WRITTEN INSTRUCTION | Give again the entries below exactly, beginning at the first line and ending at the line with "make_leaf(name, leaf, number + 1, skins)".

RECORD LIST |
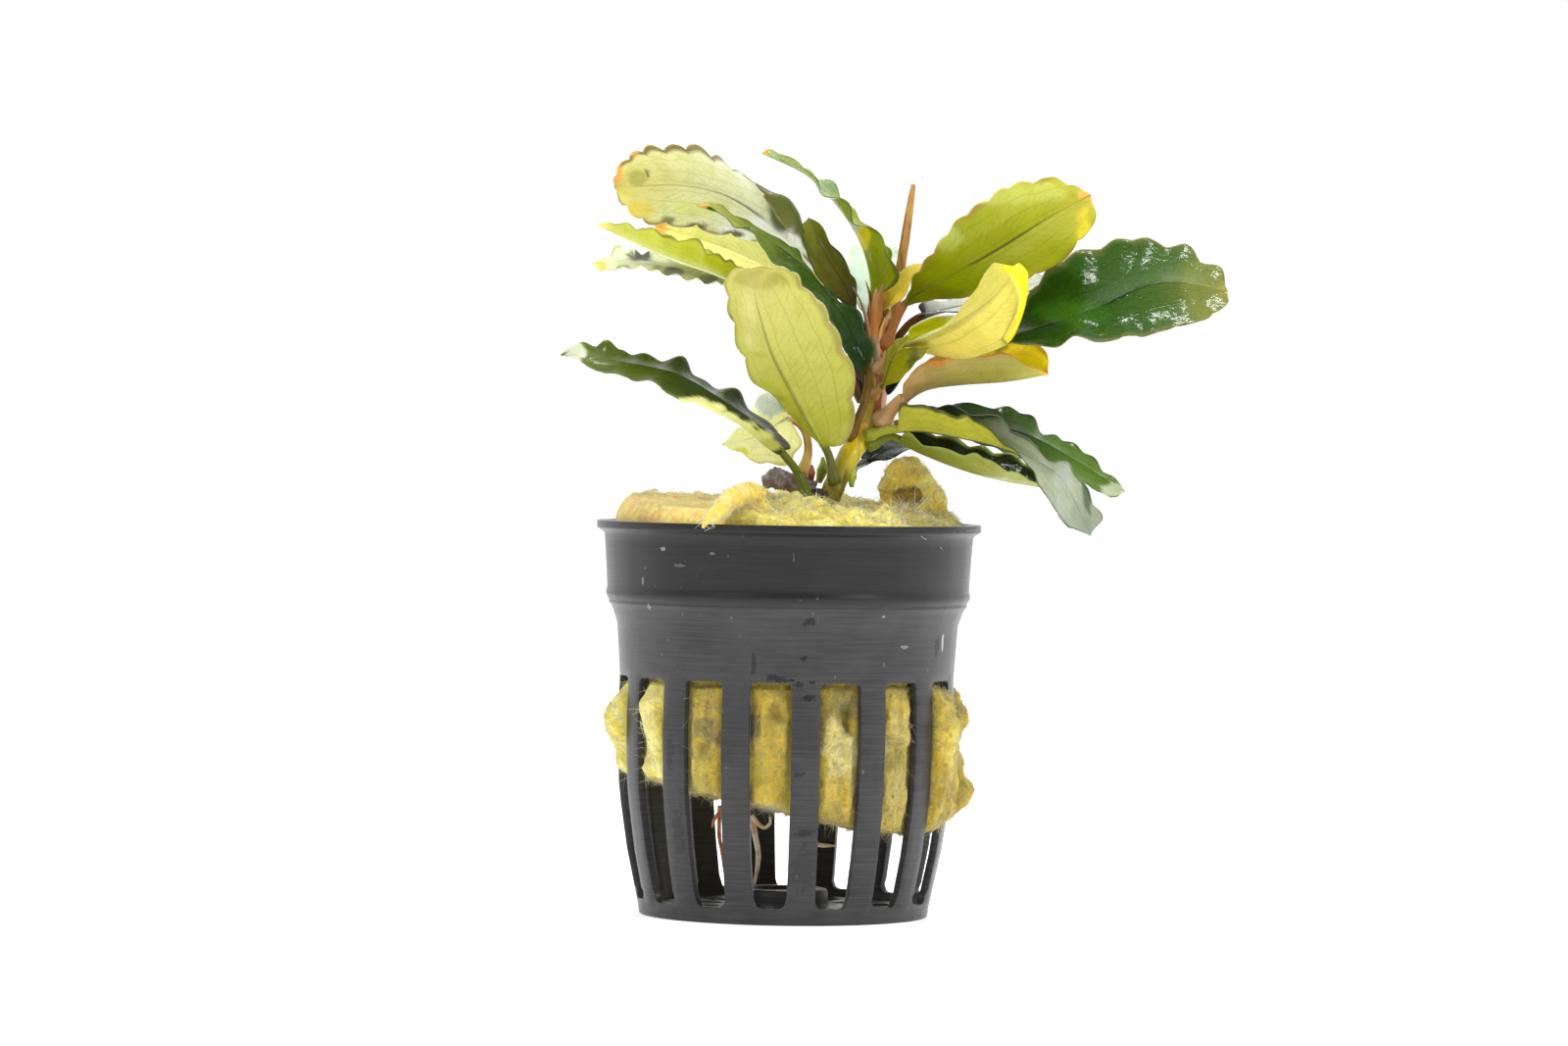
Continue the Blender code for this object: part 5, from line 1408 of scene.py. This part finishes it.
# Build the plant, the pot and the wool
skins = {
    "pale": leaf_material("leaf_skin_pale", 0.85, 0.36, 0.25, 0.12, 0.00010, 0.0),
    "mid": leaf_material("leaf_skin_mid", 0.8, 0.30, 0.2, 0.12, 0.00012, 0.05),
    "glossy": leaf_material("leaf_skin_glossy", 0.4, 0.2, 0.03, 0.16, 0.00018, 0.08),
}
for number, (name, leaf) in enumerate(LEAVES.items()):
    make_leaf(name, leaf, number + 1, skins)

make_stem(plain_growth("stem_skin_look", None, 0.3, 1.0, True, 0.15))
rhizome_skin = plain_growth("rhizome_skin_look", [(156, 144, 146), (104, 88, 86)], 0.5, 1.2)
make_tube("rhizome", RHIZOME_ROUTE, RHIZOME_RADII, 28, 60, rhizome_skin, "rhizome_skin", lumps=0.32,
          lump_size=1.3, rings=0.12, seed=5)
make_fringe(plain_growth("root_dark_look", [(84, 60, 40), (44, 30, 22)], 0.5, 0.8))
brown = plain_growth("shoot_look", [(196, 148, 70), (150, 92, 42)], 0.3, 0.8, True, 0.2)
lime = plain_growth("bud_look", [(158, 174, 40), (110, 126, 34)], 0.3, 0.8, True, 0.15)
red = plain_growth("bud_red_look", [(134, 62, 30), (92, 44, 26)], 0.3, 0.8, True)
cream = plain_growth("root_cream_look", [(240, 226, 204), (222, 190, 150)], 0.4, 1.6, False, 0.25)
orange = plain_growth("root_orange_look", [(230, 160, 100), (200, 104, 50)], 0.4, 1.6, False, 0.25)
# Shoots and roots: the solids' routes, radii, material and slot
GROWTHS = {
    "spike": ([(13, 2.5, 79), (14, 4, 82.5), (15, 5, 90), (16.5, 6, 101)],
              [0.5, 0.7, 0.7, 0.68, 0.64, 0.58, 0.3], brown, "shoot_brown"),
    "bud_green": ([(4, 0, 59.5), (4.5, 0, 61.5), (4.5, 0.5, 63)], [0.4, 0.8, 0.2], lime, "leaf_lime"),
    "bud_red": ([(3, -4.5, 60), (3, -5, 61), (3, -5, 62)], [0.35, 0.5, 0.15], red, "shoot_brown"),
    "shoot_sliver": ([(8.5, -5, 59), (8.5, -5, 60), (9, -5, 62)], [0.3, 0.55, 0.15], lime, "leaf_lime"),
    "root_white": ([(-4.5, -2, 13.5), (-4, -3, 11), (-3.5, -3, 8), (-4, -2, 4)], [0.45, 0.4, 0.35, 0.2],
                   cream, "root_cream"),
    "root_orange": ([(-8, 3, 15), (-9.5, 3, 13), (-10, 4, 11.5)], [0.3, 0.25, 0.15], orange, "root_orange"),
    "root_orange_long": ([(-9, 4.5, 14.5), (-9, 5, 10.5), (-8.5, 5, 7.5), (-8, 5, 4)], [0.3, 0.3, 0.25, 0.15],
                         orange, "root_orange"),
    "root_pink": ([(3, -5, 12), (4, -5.5, 10.5), (5, -6, 10), (7, -7, 10)], [0.4, 0.35, 0.3, 0.15], cream,
                  "root_cream"),
    "root_curl": ([(-4.5, -8, 14), (-3, -8.5, 12.5), (-2, -9, 13), (-2, -9.5, 14)],
                  [0.3, 0.3, 0.25, 0.15], cream, "root_cream"),
}
for number, (name, (route, radii, material, slot)) in enumerate(GROWTHS.items()):
    make_tube(name, route, radii, 16, 60, material, slot, lumps=0.05, lump_size=1.0, seed=20 + number)

make_pot(pot_material())

wool = wool_material("rock_wool_look", [(206, 188, 30), (240, 222, 84), (252, 242, 156), (255, 252, 210)],
                     painted_shade_and_light=True, layered=True)
# a brighter copy of the wool, for the strip, and for the flap as painted light
bright_wool = wool_material("rock_wool_bright",
                            [(236, 190, 44), (250, 218, 74), (255, 236, 132), (255, 250, 196)])
plug = make_plug(wool)
strip_end = (-11.6, -27.7, 53.6)
strip = make_tube("rock_wool_strip", WOOL_STRIP_ROUTE + [strip_end], [1.1, 1.5, 1.5, 1.3, 0.9, 0.4], 60, 90,
                  bright_wool, "rock_wool", lumps=0.5, lump_size=1.8, seed=31)
# painted light: the flap takes the brighter wool to make up for the shade on its front
flap = make_flap(bright_wool)
thread = wool_material("rock_wool_thread_look",
                       [(236, 218, 120), (248, 234, 150), (255, 246, 190), (255, 252, 220)], painted_shade_and_light=True)
lengths = np.random.default_rng(4)
# Threads: what they lie on, how many, where, their shortest and longest, how far they lift, and their radius
THREADS = {
    "low": (plug, 6500, in_slots, (0.7, 2.2), 0.18, 0.05),
    "top": (plug, 5000, on_crown, (0.6, 2.0), 0.2, 0.05),
    "strip": (strip, 450, anywhere, (0.5, 1.4), 0.1, 0.05),
    "flap": (flap, 900, anywhere, (0.5, 1.5), 0.1, 0.05),
    "rim": (plug, 130, at_right_rim, (1.5, 4.0), 0.4, 0.08),
}
for number, (where, (thing, count, keep, span, spread, radius)) in enumerate(THREADS.items()):
    seats, outward = seats_on(thing, count, 61 + 2 * number, keep)
    make_threads("rock_wool_threads_" + where, seats, outward, lengths.uniform(*span, count), thread,
                 62 + 2 * number, spread, radius)

# Floor, light and camera


def make_floor():
    g = material_graph("floor_paper")
    paper = g.mix(g.noise(60.0), (0.92, 0.92, 0.92), (0.95, 0.95, 0.95))
    glowing = {"Base Color": paper, "Roughness": 0.9, "Emission Color": (1, 1, 1), "Emission Strength": 0.45}
    mesh = bpy.data.meshes.new("floor")
    mesh.from_pydata([(-6, -6, 0), (6, -6, 0), (6, 6, 0), (-6, 6, 0)], [], [(0, 1, 2, 3)])
    mesh.materials.append(g.finish(g.add("BsdfPrincipled", glowing)))
    floor = bpy.data.objects.new("floor", mesh)
    bpy.context.scene.collection.objects.link(floor)


def make_world():
    """White all round, brighter behind the plant than on the camera's side, and pure white to the camera."""
    world = bpy.data.worlds.new("studio")
    bpy.context.scene.world = world
    g = Graph(world, "OutputWorld", "Generated")
    x, y, z = g.split(g.coords)
    light = g.ramp(y, -0.75, 0.4, 0.42, 1.45) * g.ramp(z, 0.2, 0.95, 1.0, 0.6, "LINEAR")
    seen = g.add("Mix", {0: g.add("LightPath", {}, "Is Camera Ray"), 2: light, 3: 1.05})
    g.finish(g.add("Background", {"Color": (1.0, 1.0, 1.0), "Strength": seen}))


def soft_box(name, place, target, size, power):
    data = bpy.data.lights.new(name, "AREA")
    data.shape = "RECTANGLE"
    data.size, data.size_y = size
    data.energy = power
    lamp = bpy.data.objects.new(name, data)
    bpy.context.scene.collection.objects.link(lamp)
    lamp.location = place
    lamp.rotation_mode = "QUATERNION"
    lamp.rotation_quaternion = (Vector(target) - Vector(place)).to_track_quat("-Z", "Y")
    lamp.visible_camera = False


make_floor()
make_world()
soft_box("softbox_top", (0.05, 0.05, 0.75), (0.01, 0, 0.07), (0.36, 0.05), 3.6)
soft_box("softbox_front_left", (-0.55, -0.7, 0.6), (0, 0, 0.06), (0.05, 0.25), 2.2)
soft_box("softbox_right", (0.6, -0.5, 0.45), (0, 0, 0.07), (0.05, 0.25), 2.6)

camera = bpy.data.objects.new("camera", bpy.data.cameras.new("camera"))
bpy.context.scene.collection.objects.link(camera)
turned = Matrix((RIGHT, UP, -AHEAD)).transposed().to_4x4()
camera.matrix_world = Matrix.Translation(EYE * MM) @ turned
camera.data.sensor_width = 36.0
camera.data.lens = FOCAL_PIXELS / PHOTO_SIZE[0] * camera.data.sensor_width
camera.data.clip_start = 0.01
camera.data.clip_end = 20.0
bpy.context.scene.camera = camera
bpy.context.scene.view_settings.view_transform = "Standard"
bpy.context.scene.view_settings.look = "None"

bpy.context.view_layer.update()
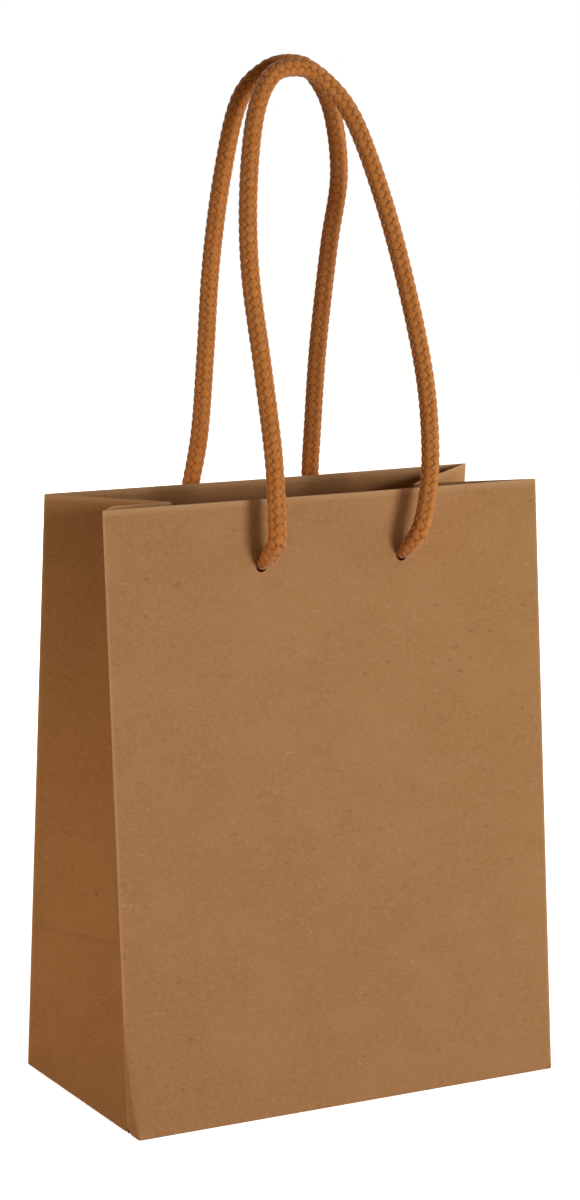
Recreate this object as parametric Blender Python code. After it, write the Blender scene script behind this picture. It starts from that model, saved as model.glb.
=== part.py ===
"""Small brown paper carrier bag with two braided cord handles, standing open."""

import math

import bmesh
import bpy
from mathutils import Vector

MM = 0.001

# The sheet, folded to a base and a tube with pushed-in sides
PAPER = 0.25 * MM
SAME_PLACE = PAPER / 10
BASE_WIDTH = 140 * MM
BASE_DEPTH = 80 * MM
HEIGHT = 180 * MM
PANEL_WIDTH = 144.3 * MM
MOUTH_DEPTH = 40.3 * MM
MOUTH_SHIFT = -3.25 * MM
CORNER_WRAP = 7.8 * MM
CORNER_RISE = 22 * MM
PLAIN_WALL_STEPS = 4

# The folds of each side: a leaning triangle below, a pushed-in centre crease above
APEX_PUSH = 16 * MM
APEX_SHIFT = -4 * MM
GUSSET_DEPTH = 30.7 * MM
GUSSET_TIP_DROP = 1.9 * MM
GUSSET_TIP_SHIFT = -0.6 * MM

# Turned-in hem, glued lap and the flaps of the base
HEM_DEPTH = 34 * MM
LAP_WIDTH = 14 * MM
LAP_INSET = 1.2 * MM
FLAP_OVERLAP = 20 * MM
STEP_RUN = 0.2 * MM

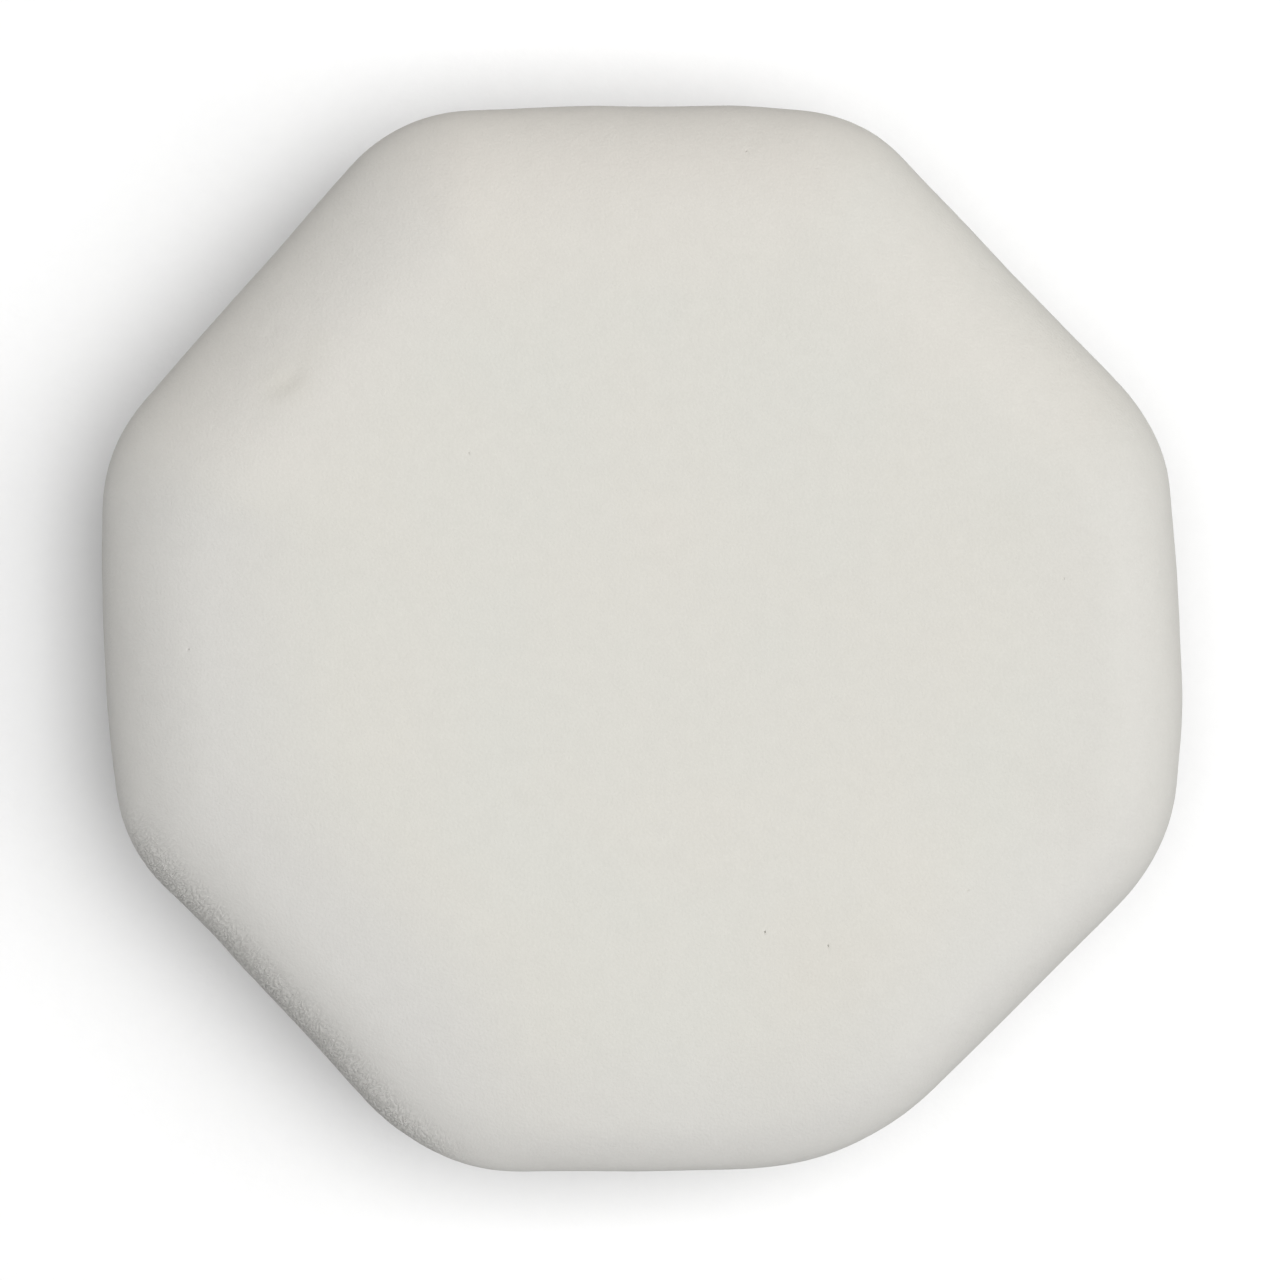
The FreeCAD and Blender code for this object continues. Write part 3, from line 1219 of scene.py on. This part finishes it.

EXERCISE RESPONSE |
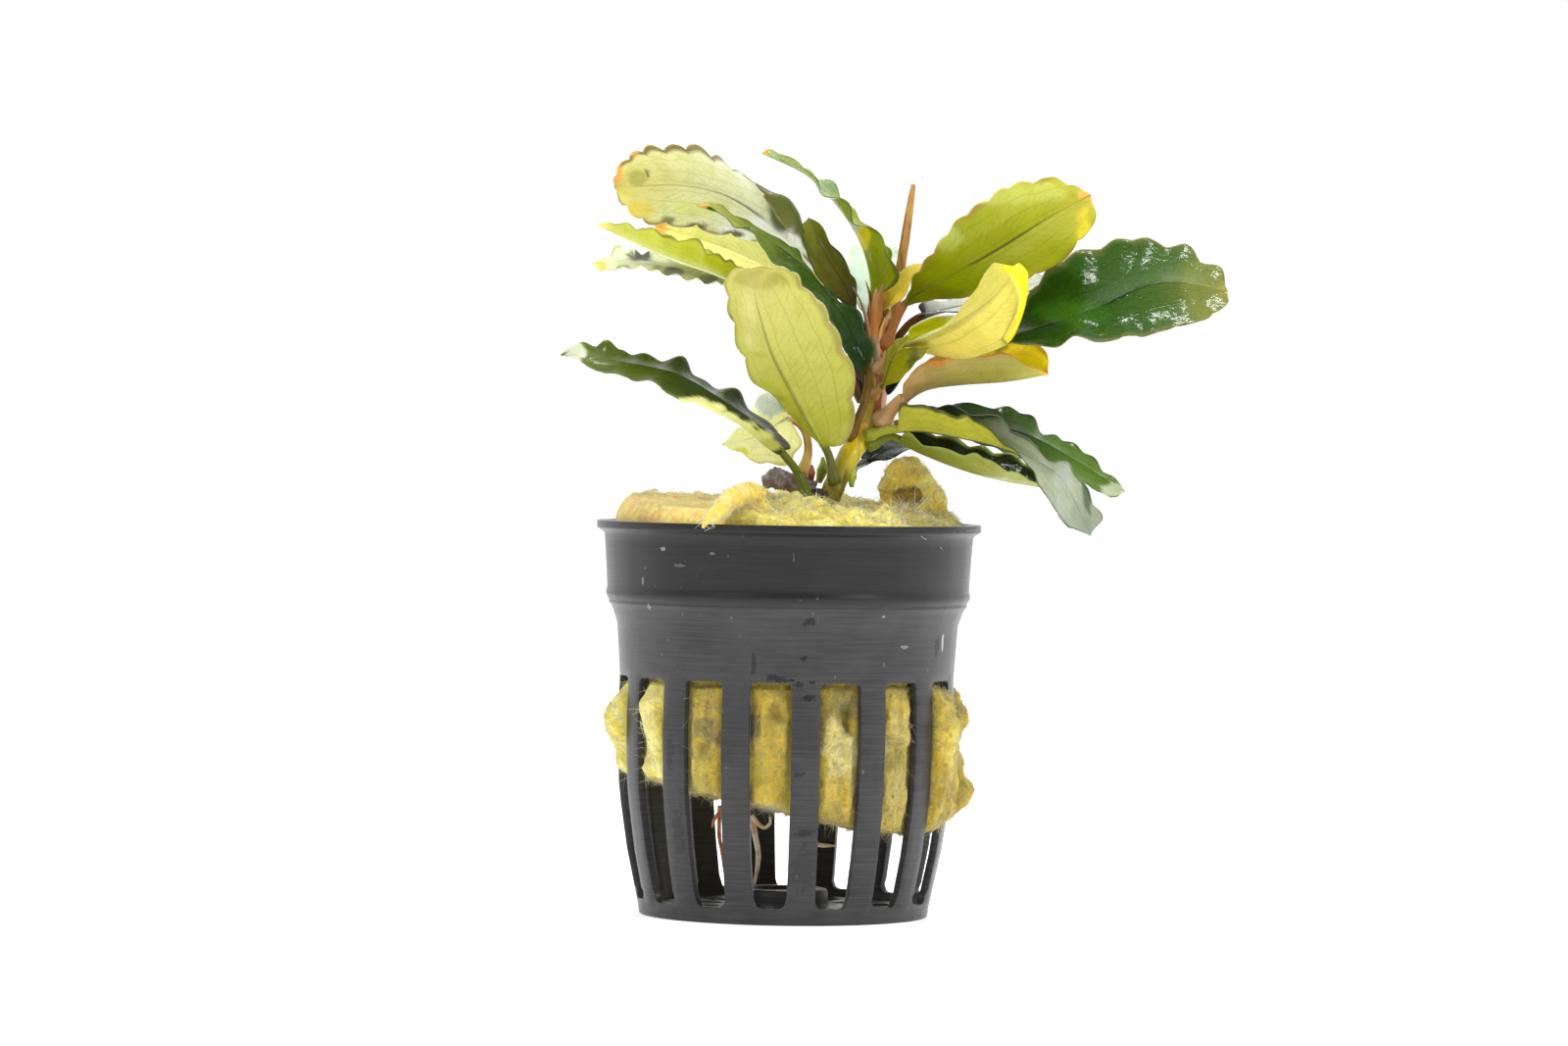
Continue the Blender code for this object: part 5, from line 1408 of scene.py. This part finishes it.
# Build the plant, the pot and the wool
skins = {
    "pale": leaf_material("leaf_skin_pale", 0.85, 0.36, 0.25, 0.12, 0.00010, 0.0),
    "mid": leaf_material("leaf_skin_mid", 0.8, 0.30, 0.2, 0.12, 0.00012, 0.05),
    "glossy": leaf_material("leaf_skin_glossy", 0.4, 0.2, 0.03, 0.16, 0.00018, 0.08),
}
for number, (name, leaf) in enumerate(LEAVES.items()):
    make_leaf(name, leaf, number + 1, skins)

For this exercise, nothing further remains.